Set down exactly the lines in the records below that run from the line with "make_fronts(looks, home)" to the line with "for node in", inclusive, and nothing more.

> [DATASET]
....
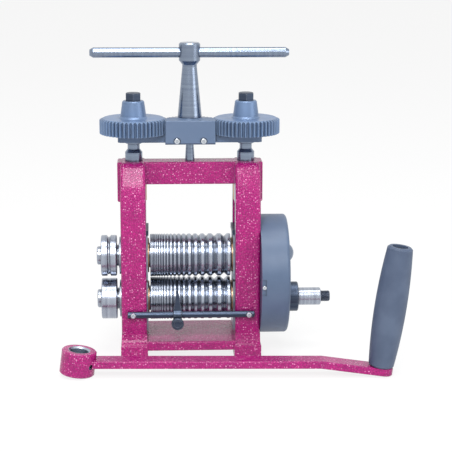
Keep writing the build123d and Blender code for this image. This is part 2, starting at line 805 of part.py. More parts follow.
....
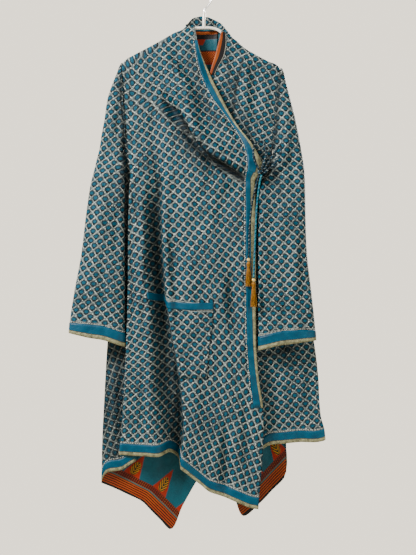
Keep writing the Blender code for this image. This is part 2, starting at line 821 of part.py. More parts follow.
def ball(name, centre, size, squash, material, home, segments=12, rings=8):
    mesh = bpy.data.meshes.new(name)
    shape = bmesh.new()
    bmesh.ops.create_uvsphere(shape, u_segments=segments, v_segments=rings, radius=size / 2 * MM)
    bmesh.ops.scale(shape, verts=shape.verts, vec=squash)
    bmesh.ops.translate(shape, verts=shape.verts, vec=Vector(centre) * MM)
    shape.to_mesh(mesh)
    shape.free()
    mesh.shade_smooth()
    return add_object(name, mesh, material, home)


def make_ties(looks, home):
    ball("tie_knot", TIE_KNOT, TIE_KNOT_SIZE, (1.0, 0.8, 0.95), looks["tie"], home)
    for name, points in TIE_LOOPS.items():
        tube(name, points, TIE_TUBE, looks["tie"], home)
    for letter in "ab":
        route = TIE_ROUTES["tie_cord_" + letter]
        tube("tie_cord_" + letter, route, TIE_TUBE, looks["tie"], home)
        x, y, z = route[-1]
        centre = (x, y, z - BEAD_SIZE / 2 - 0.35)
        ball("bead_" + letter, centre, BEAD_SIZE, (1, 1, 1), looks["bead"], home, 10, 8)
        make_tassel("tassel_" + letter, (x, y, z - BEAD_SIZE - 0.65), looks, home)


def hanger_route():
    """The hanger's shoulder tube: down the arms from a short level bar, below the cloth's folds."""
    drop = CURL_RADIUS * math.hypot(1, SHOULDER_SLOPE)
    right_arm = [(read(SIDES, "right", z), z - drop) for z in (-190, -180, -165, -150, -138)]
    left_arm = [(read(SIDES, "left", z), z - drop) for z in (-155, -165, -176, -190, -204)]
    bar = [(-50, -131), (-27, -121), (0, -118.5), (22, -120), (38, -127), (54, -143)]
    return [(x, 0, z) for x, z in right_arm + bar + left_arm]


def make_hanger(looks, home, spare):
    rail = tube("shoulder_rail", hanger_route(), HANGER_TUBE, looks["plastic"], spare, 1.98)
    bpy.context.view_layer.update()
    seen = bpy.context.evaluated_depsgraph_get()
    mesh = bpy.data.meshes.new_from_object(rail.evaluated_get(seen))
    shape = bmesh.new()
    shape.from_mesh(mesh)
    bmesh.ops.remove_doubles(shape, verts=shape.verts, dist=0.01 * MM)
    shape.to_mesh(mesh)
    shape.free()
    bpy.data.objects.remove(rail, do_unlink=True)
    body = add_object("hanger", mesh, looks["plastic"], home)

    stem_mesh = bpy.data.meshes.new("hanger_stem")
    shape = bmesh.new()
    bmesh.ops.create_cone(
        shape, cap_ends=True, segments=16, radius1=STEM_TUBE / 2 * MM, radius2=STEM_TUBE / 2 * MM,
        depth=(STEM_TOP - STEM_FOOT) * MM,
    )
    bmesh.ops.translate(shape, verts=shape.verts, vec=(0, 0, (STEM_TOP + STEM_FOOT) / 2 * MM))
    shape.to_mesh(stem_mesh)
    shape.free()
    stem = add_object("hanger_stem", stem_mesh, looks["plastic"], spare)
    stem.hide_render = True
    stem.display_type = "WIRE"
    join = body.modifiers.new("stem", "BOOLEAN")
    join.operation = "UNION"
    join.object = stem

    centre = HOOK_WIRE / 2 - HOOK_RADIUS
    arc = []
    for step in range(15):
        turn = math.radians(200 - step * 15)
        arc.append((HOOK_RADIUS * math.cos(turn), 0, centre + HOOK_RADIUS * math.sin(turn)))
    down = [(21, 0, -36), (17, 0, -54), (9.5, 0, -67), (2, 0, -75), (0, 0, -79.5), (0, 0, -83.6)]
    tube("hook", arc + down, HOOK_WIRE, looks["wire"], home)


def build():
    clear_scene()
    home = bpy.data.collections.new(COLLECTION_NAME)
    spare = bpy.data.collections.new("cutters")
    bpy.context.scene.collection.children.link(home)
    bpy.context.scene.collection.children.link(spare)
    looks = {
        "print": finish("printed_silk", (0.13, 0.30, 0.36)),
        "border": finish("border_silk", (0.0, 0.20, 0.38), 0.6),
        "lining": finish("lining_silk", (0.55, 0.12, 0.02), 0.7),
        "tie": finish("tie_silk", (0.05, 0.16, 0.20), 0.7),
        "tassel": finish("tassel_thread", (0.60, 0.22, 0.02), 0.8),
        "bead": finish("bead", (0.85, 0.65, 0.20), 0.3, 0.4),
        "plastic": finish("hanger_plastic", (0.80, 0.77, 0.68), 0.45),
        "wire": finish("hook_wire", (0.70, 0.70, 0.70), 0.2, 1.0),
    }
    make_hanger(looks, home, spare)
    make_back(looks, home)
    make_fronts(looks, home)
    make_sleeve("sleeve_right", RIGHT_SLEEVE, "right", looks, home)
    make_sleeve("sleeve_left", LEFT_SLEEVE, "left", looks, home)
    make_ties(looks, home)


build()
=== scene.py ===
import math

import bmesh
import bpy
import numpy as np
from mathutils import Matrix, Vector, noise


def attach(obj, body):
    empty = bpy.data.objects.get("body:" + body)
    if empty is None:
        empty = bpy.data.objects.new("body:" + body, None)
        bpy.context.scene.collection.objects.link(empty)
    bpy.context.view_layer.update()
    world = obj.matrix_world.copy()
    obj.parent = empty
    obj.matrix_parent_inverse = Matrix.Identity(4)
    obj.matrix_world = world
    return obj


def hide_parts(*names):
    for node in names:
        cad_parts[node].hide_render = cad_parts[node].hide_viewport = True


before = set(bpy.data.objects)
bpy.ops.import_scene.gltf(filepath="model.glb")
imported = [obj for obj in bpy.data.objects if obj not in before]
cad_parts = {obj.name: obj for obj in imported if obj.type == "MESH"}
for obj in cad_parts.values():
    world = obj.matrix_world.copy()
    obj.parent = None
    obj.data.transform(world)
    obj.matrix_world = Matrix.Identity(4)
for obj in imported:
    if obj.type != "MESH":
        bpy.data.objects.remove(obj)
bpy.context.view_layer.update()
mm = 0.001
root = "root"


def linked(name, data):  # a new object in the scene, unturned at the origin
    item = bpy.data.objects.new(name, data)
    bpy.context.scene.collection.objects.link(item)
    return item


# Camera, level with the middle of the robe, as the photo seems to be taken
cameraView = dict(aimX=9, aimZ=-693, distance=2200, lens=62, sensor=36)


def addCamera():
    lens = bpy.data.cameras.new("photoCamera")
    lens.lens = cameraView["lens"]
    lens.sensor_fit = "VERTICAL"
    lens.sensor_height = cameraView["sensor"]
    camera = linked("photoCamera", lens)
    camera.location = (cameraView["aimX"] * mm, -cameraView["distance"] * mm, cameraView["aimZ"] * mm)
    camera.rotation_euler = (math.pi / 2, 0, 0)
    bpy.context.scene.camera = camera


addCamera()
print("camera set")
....
> [ANSWER TO THIS PROBLEM]
    make_fronts(looks, home)
    make_sleeve("sleeve_right", RIGHT_SLEEVE, "right", looks, home)
    make_sleeve("sleeve_left", LEFT_SLEEVE, "left", looks, home)
    make_ties(looks, home)


build()
=== scene.py ===
import math

import bmesh
import bpy
import numpy as np
from mathutils import Matrix, Vector, noise


def attach(obj, body):
    empty = bpy.data.objects.get("body:" + body)
    if empty is None:
        empty = bpy.data.objects.new("body:" + body, None)
        bpy.context.scene.collection.objects.link(empty)
    bpy.context.view_layer.update()
    world = obj.matrix_world.copy()
    obj.parent = empty
    obj.matrix_parent_inverse = Matrix.Identity(4)
    obj.matrix_world = world
    return obj


def hide_parts(*names):
    for node in names:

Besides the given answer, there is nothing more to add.